The fundamental type of Tcl variables is NEXIST STRING. The non-existent 
state is like when they have a NULL in.

Everything gets much more complicated when we tackle [yield] and 
[yieldto]. At that point, it's my hunch we need to make CALLFRAME be 
real and allocate it explicitly. We'll also need to save out the set of 
other active values at that point so that's hardly surprising. But I 
think we can do something useful without tackling that; it's a feature 
required for 1.0, but not for 0.1. :-)

In fact, I think even the cheapest of cheap hacks in callframes might be 
enough for us to try going for 0.1, since we'll then be able to run a 
majority of Tcl code (though sometimes poorly) and that's worth making 
available. As ahead-of-time compilation.

Donal.

[Tcl-quadcode] Callframe management: eliminate useless data motion

[Kevin K. <kev...@gm...>]

I just committed [72d2924bfd] onto the 'callframe' branch.

This change now actually begins to track the callframe variables that
might be consumed in and produced by command invocations.

There's a new file, 'quadcode/builtins.txt' that describes, for most
of the Tcl builtin commands, the following command attributes:

pure: If a command is pure, it is 'purely functional' can be depended
      to produce the same result if called with the same arguments,
      and is free of side effects.

killable: If a command is killable, and the result of a call to it is
          unused, it may be removed from the program without ill effect.
 Any pure command is also killable.

reads: A list of positions on the command line for arguments that give
       variable names of variables that the command will read from the
       callframe. A position of 0 indicates that all variables are
       potentially read. A negative position indicates that from the
       given index to the end of the command are all names of variables
       that are read. A positive position gives a specific command line
       index.

writes: A list of positions on the command line for arguments that give
        variable names of variables that the command will write into the
        callframe. A position of 0 indicates that all variables are
        potentially changed. A negative position indicates that from the
        given index to the end of the command are all names of variables
        that are written. A positive position gives a specific command line
        index.

A program, 'parseBuiltinsTxt.tcl', parses 'builtins.txt' and writes the
result to 'builtins.tcl' in a more convenient form for loading into the
compiler.

Builtin commands that neither read nor write anything are presumed not
to manipulate the callframe at all. This will have to be revisited as
we implement more stuff. I'll most likely keep maintaining 'builtins.tcl'
and let 'builtins.txt' fall by the wayside.

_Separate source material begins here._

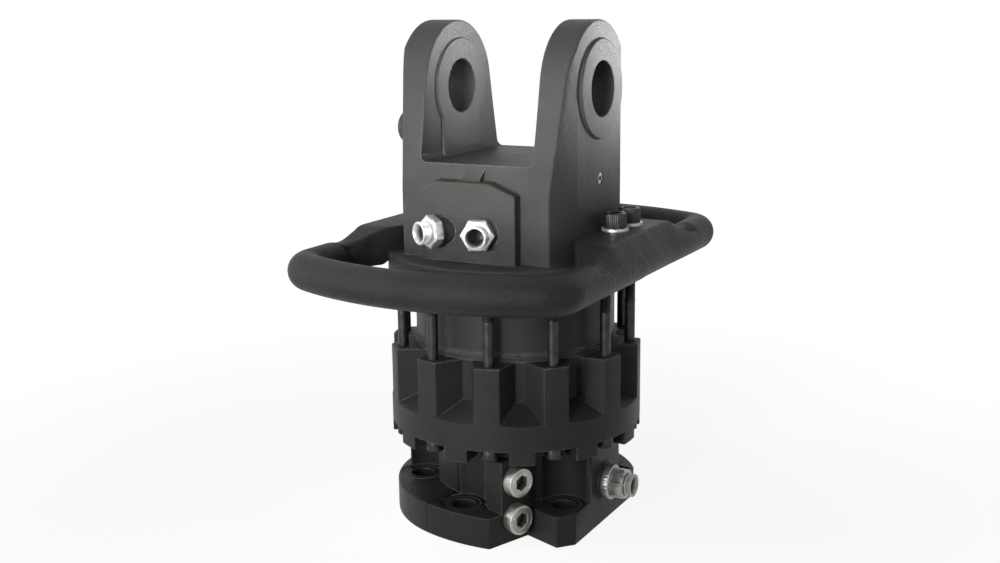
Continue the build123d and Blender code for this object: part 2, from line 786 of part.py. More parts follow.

Quadcode-compiled commands are presumed not to use the caller's callframe.
This will change when we implement [upvar], of course! We'll also need
to begin tracking aliasing as we move into [variable] and [global]. That's
a problem for another day.

Because of this change, [join] is no longer a good example for an
external command that uses the callframe. I added an example in 'demos.tcl'
that uses [scan] instead - and appears correctly to track the output
variables.

Next steps will be:

(1) The [clock], [encoding], [interp], [lsort], [regexp] and [regsub]
    commands all need special handling. The first three need it because
    those three ensembles are not compiled, so the quadcode engine will
    have to dispatch them by subcommand. [lsort] needs to have special
    handling only to abort the compilation if the '-command' option
    appears (at least until and unless we can ascertain that the given
    command cannot affect the local callframe). 'regexp' and 'regsub'
    need to parse the command line to determine what arguments are output
    variables and set the callframe usage accordingly. (Regexp and regsub
    that do not work with variables can have callframe usage elided.)

(2) Commands that do not use the callframe should have the {temp callframe}
    variable removed from the 'invoke' quadcode to tell the code issuer
    not to bother with callframe manipulation when calling them.

(3) If all [return] and [returnOptions] operations use {temp callframe 0},
    then the current procedure can have its callframe suppressed - by
    removing the callframe reference from the 'entry', 'return' and
    'returnOptions' quadcodes throughout.

These changes will mean that all of the demos so far, with the exception
of callframe::test2, should continue not to create callframes (and hence
not incur the overhead of doing so).

After that, it will be time to start working on the implications of
[upvar], [namespace upvar], [variable] and [global]. I plan initially
to consider only [upvar 1] and [upvar #0], and only [namespace upvar]
where the namespace path is a constant string. For all of these, I
consider only cases where the variable name is either constant, or
else is the value of a variable that comes in from the command
arguments, and is constant in the caller's scope. That should cover
the vast majority of sane uses of these commands!

(Some subset of the insane uses might be covered by recording
that a given name might alias anything.)

Background reading for how this might work:

http://citeseerx.ist.psu.edu/viewdoc/summary?doi=10.1.1.33.6974
http://ssabook.gforge.inria.fr/latest/book.pdf  -- chapter 15
https://plg.uwaterloo.ca/~olhotak/pubs/ismm09.pdf

I've not actually finished reading any of these, but the abstracts all
look relevant to the problem at hand.